Dell Technologies is the latest technology company to announce job cuts, saying Monday that it will be cutting about 5 percent of its workforce, or about 6,600 jobs.
According to a Securities and Exchange Commission (SEC) filing, Dell will cut 5 percent of its global workforce to respond to a “challenging global economic environment.” Co-Chief Operating Officer Jeff Clarke said in an email to employees that the company is facing market conditions that “continue to erode with an uncertain future,” which will require restructuring the organization and letting some employees go.
“In the coming days and weeks, you’ll begin to see a series of changes — some resets — across the organization to better structure us for the future, to better collaborate, reduce complexity, increase speed and to accelerate innovation,” Clarke said in the email that was included in the SEC filing.
Dell is the latest company in the technologies industry to announce layoffs. PayPal and Workday also announced rounds of job cuts last week, eliminating 7 percent and 3 percent of their workforces, respectively.

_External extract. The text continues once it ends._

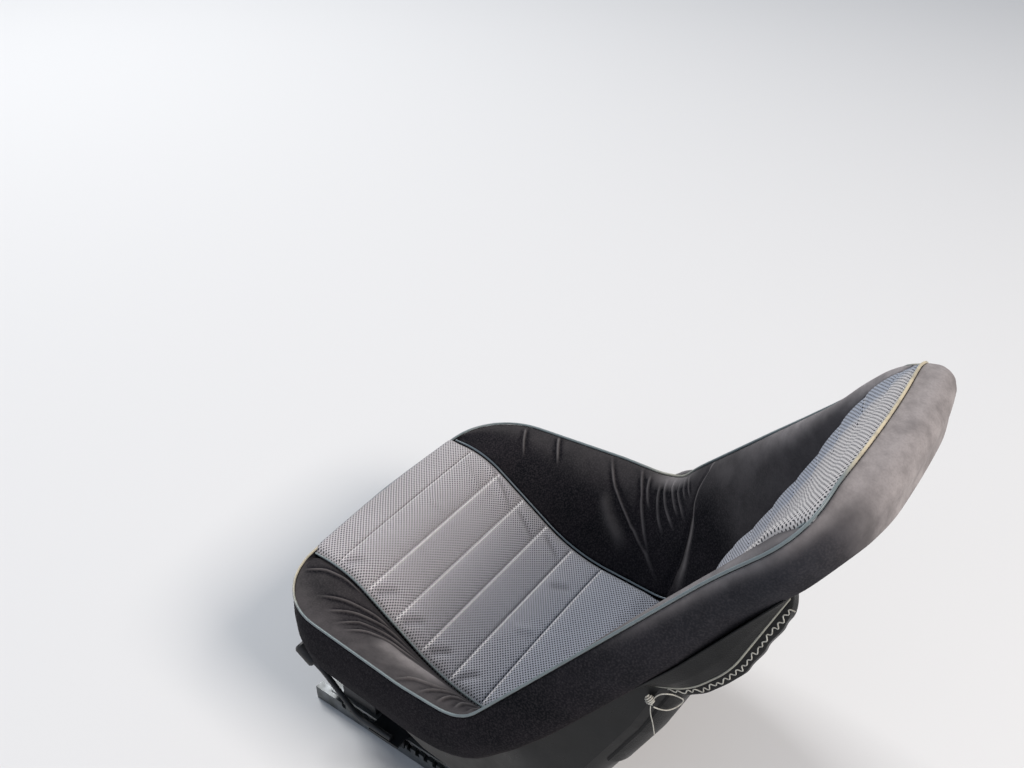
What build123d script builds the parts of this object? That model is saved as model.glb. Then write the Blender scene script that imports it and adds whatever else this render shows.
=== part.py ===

“Remember, we’ve navigated economic downturns before and we’ve emerged stronger,” Clarke said in the email. “We’ll prevail as we always do, for our customers, partners and each other. We’ll be more competitive, more focused and find a new level of operational performance. We will be ready when the market rebounds.”
Dell’s media relations team confirmed the layoffs in a statement to The Hill and said that the company has reduced spending costs and paused external hiring since June to “navigate a challenging global environment.”
“We have further opportunity to drive efficiency through department reorganizations, which has resulted in a reduction of team members across the globe. This is a difficult decision that was not made lightly, and we’ll support those impacted as they transition to their next opportunity,” Dell’s media relations said in the statement.